Part of the genius of my favorite recent show, Black Mirror, is that the anthology format allows them to create individual, compartmentalized worlds with each episode, yet retain a sense of continuity and immersion that tie them together cohesively. It’s like, they’re all kinda-sorta taking place in Black Mirror-world, but in differing timelines. They make it work. Every episode is gripping and fascinating. That’s the new way forward for the dramatic series, in my opinion. Long protracted “mytharcs” are played out.

You really don’t. We read what you wrote in the first place.

Or didn’t and wouldn’t a second time either! :slight_smile:

Or is this a test for fidelity?

Westworld is convoluted and uneven. LOST was just nonsensical. Westworld didn’t just throw in a lot of weird never-to-be-explained stuff solely because the writers couldn’t think of what else to do like LOST did.

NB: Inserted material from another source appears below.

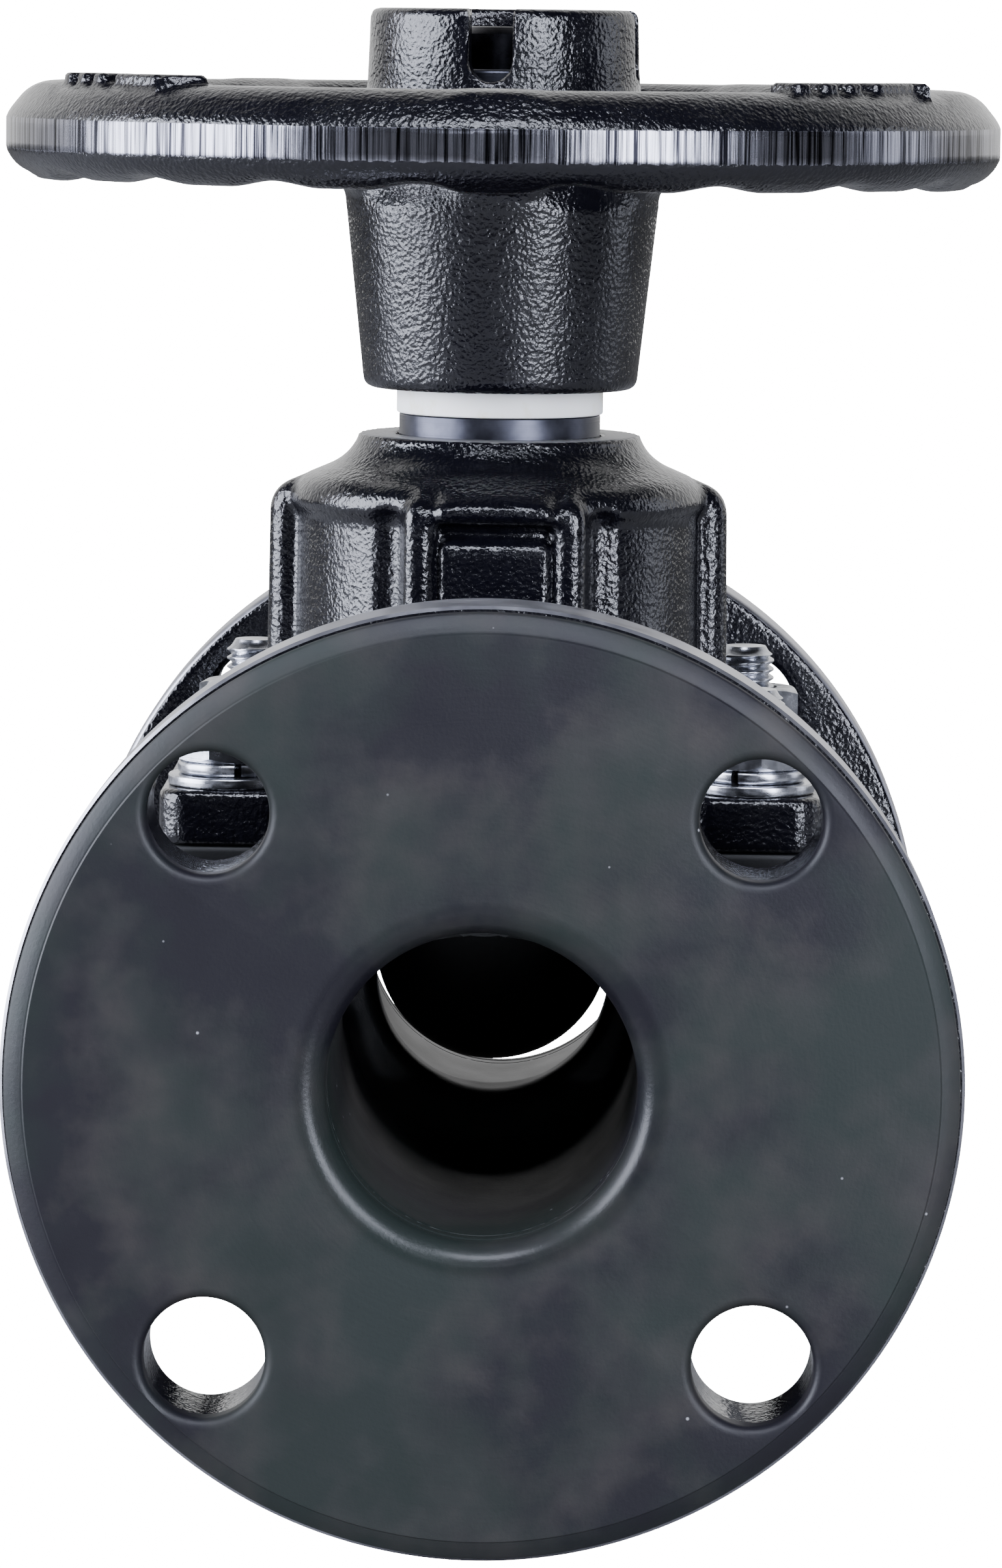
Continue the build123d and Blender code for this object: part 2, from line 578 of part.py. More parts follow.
# ---------------------------------------------------------------- handwheel
with BuildPart() as handwheel:
    with BuildSketch(Plane(origin=(0, mid_y, 0), x_dir=(1, 0, 0), z_dir=(0, -1, 0))):
        with BuildLine():
            Polyline(
                (SLEEVE_TOP_D / 2, hub_foot_z),
                (HUB_BOTTOM_D / 2, hub_foot_z),
                (HUB_WIDE_D / 2, HUB_WIDE_Z),
                (HUB_CUP_BASE_D / 2, HUB_CUP_BASE_Z),
                (HUB_CUP_TOP_D / 2, HUB_TOP_Z),
                (HUB_CUP_BORE_D / 2, HUB_TOP_Z),
                (HUB_CUP_BORE_D / 2, cup_floor_z),
                (SLEEVE_TOP_D / 2, cup_floor_z),
                close=True,
            )
        make_face()
    revolve(axis=Axis((0, mid_y, 0), (0, 0, 1)))
    with BuildSketch(Plane(origin=(0, mid_y, 0), x_dir=(1, 0, 0), z_dir=(0, -1, 0))):
        with Locations((WHEEL_D / 2 - RIM_WIDTH / 2, RIM_Z)):
            RectangleRounded(RIM_WIDTH, RIM_HEIGHT, RIM_CORNER_R)
    revolve(axis=Axis((0, mid_y, 0), (0, 0, 1)))
    with Locations((0, mid_y, RIM_Z)):
        with PolarLocations(spoke_mid_r, SPOKE_COUNT, SPOKE_ANGLE):
            Box(spoke_length, SPOKE_WIDTH, SPOKE_HEIGHT)
    with Locations((0, mid_y, RIM_Z - RIM_HEIGHT / 2 - GRIP_D / 2 + GRIP_DEPTH)):
        with PolarLocations(WHEEL_D / 2, GRIP_COUNT, SPOKE_ANGLE + 180 / GRIP_COUNT):
            Cylinder(GRIP_D / 2, 2 * RIM_WIDTH, rotation=(0, 90, 0), mode=Mode.SUBTRACT)
    with Locations((0, mid_y, HUB_TOP_Z - CUP_SLOT_DEPTH / 2)):
        for slot_angle in CUP_SLOT_ANGLES:
            with PolarLocations(HUB_CUP_BORE_D / 2 + slot_wall / 2, 1, slot_angle):
                Box(2 * slot_wall, CUP_SLOT_WIDTH, CUP_SLOT_DEPTH, mode=Mode.SUBTRACT)
    with BuildSketch(spindle_plane(key_z)):
        with Locations((0, key_y)):
            Rectangle(KEY_SIZE, KEY_SIZE)
    extrude(amount=cup_floor_z - key_z, mode=Mode.SUBTRACT)
handwheel.part.label = "handwheel"

# ---------------------------------------------------------------- spindle and compressor
with BuildPart() as spindle:
    with BuildSketch(spindle_plane(SPINDLE_TONGUE_Z)):
        Circle(SPINDLE_D / 2)
    extrude(amount=SPINDLE_TOP_Z - SPINDLE_TONGUE_Z)
    chamfer(spindle.edges().group_by(Axis.Z)[-1], SPINDLE_CHAMFER)
    with BuildSketch(spindle_plane(SPINDLE_FOOT_Z)):
        Circle(SPINDLE_TONGUE_D / 2)
    extrude(amount=SPINDLE_TONGUE_Z - SPINDLE_FOOT_Z)
    with BuildSketch(flow_plane(0)):
        with Locations((0, pin_z)):
            Circle(PIN_D / 2)
    extrude(amount=FACE_TO_FACE, mode=Mode.SUBTRACT)
spindle.part.label = "spindle"

with BuildPart() as compressor:
    with BuildSketch(flow_plane(mid_y)):
        add(saddle_face(compressor_arc_r, arc_z, COMPRESSOR_ARM_HALF, bonnet_foot_z))
    extrude(amount=COMPRESSOR_HALF_Y, both=True)
    with BuildSketch(spindle_plane(bonnet_foot_z)):
        Rectangle(2 * COMPRESSOR_ARM_HALF, 2 * COMPRESSOR_HALF_Y)
    extrude(amount=COMPRESSOR_TOP_Z - bonnet_foot_z)
    with BuildSketch(spindle_plane(compressor_mid_z)):
        Circle(COMPRESSOR_BOSS_D / 2)
    extrude(amount=COMPRESSOR_TOP_Z - compressor_mid_z)
    with BuildSketch(spindle_plane(SPINDLE_FOOT_Z)):
        Circle(SPINDLE_TONGUE_D / 2)
    extrude(amount=COMPRESSOR_TOP_Z - SPINDLE_FOOT_Z, mode=Mode.SUBTRACT)
    with BuildSketch(spindle_plane(compressor_low_z)):
        Circle(INSERT_D / 2)
    extrude(amount=INSERT_DEPTH, mode=Mode.SUBTRACT)
    with BuildSketch(flow_plane(0)):
        with Locations((0, pin_z)):
            Circle(PIN_D / 2)
    extrude(amount=FACE_TO_FACE, mode=Mode.SUBTRACT)
compressor.part.label = "compressor"

with BuildPart() as compressor_pin:
    with BuildSketch(flow_plane(mid_y)):
        with Locations((0, pin_z)):
            Circle(PIN_D / 2)
    extrude(amount=COMPRESSOR_BOSS_D / 2 - PIN_RECESS, both=True)
compressor_pin.part.label = "compressor_pin"

with BuildPart() as diaphragm_insert:
    with BuildSketch(spindle_plane(insert_head_z)):
        Circle(INSERT_HEAD_D / 2)
    extrude(amount=INSERT_HEAD_THICKNESS)
    with BuildSketch(spindle_plane(insert_head_z)):
        Circle(INSERT_D / 2)
    extrude(amount=compressor_low_z + INSERT_DEPTH - insert_head_z)
diaphragm_insert.part.label = "diaphragm_insert"

pieces = [
    body_casting, body_lining, diaphragm, bonnet, bonnet_studs, bonnet_washers, bonnet_spring_washers,
    bonnet_nuts,
    upper_thrust_washer, lower_thrust_washer, bore_retaining_ring, sleeve_seal,
    drive_sleeve, spindle_seal, hub_ring, drive_key, wheel_washer, wheel_retaining_ring, handwheel,
    spindle, compressor, compressor_pin, diaphragm_insert,
]
for piece in pieces:
    export_step(piece.part, f"parts/{piece.part.label}.step")
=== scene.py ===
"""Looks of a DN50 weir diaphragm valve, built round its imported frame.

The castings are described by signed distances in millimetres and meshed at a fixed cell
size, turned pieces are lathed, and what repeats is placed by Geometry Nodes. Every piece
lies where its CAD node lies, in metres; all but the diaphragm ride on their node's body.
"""
import json
import logging
import math
from dataclasses import dataclass
from enum import Enum
from typing import Callable, Sequence

import bmesh
import bpy
import numpy as np
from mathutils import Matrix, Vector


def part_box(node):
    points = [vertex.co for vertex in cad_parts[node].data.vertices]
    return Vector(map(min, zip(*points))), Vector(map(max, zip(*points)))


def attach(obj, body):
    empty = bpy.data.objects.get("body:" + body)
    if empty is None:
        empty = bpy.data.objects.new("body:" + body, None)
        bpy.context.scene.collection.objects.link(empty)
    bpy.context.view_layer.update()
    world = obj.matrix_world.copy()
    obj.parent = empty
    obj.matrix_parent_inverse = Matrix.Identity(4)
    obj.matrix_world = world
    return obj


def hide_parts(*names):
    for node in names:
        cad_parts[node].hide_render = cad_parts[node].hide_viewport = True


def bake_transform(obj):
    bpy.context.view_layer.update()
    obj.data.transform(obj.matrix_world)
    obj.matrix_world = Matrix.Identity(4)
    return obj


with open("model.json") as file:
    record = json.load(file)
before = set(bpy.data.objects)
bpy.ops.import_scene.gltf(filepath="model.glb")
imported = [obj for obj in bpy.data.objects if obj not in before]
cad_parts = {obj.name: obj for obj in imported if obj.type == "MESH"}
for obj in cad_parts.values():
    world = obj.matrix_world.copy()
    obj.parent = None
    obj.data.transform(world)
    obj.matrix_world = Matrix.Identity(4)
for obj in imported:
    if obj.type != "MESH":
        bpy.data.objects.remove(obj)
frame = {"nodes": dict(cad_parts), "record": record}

import openvdb
from mathutils import Matrix, Vector

log = logging.getLogger("diaphragm_valve")

MM = 0.001
TURN = 2.0 * math.pi
ORIGIN = (0.0, 0.0, 0.0)
CAST_EDGE = math.radians(50)
DIAPHRAGM_THICKNESS = 5.0
Field = Callable[[np.ndarray, np.ndarray, np.ndarray], np.ndarray]


class Body(Enum):
    """Bodies of the frame that pieces ride on."""

    VALVE = "valve_body"
    WHEEL = "wheel_group"
    SPINDLE = "spindle_group"


class Slot(Enum):
    """Material slots of the record."""

    CAST_ENAMEL = "cast_enamel"
    WHEEL_ENAMEL = "wheel_enamel"
    RUBBER_LINING = "rubber_lining"
    RUBBER_DIAPHRAGM = "rubber_diaphragm"
    ZINC = "zinc_plate"
    SATIN_STEEL = "satin_steel"
    NYLON = "white_nylon"
    TURNED_STEEL = "turned_steel"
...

That wraps it up for me. There aren’t any more humans, just bots playing mind games with other bots because some other bots are manipulating them to do so for reasons even they don’t understand. This show has become like arguing with a teenager. For as many reasonable conclusions as you can draw, there is always some contrived exception thrown out there to question your conclusions. I don’t need this show, I live it every damn day. Fukit, I’m hunting down Detectorists S3.

It’s that kind of anti-bot prejudice that makes them want to rise up and kill all humans…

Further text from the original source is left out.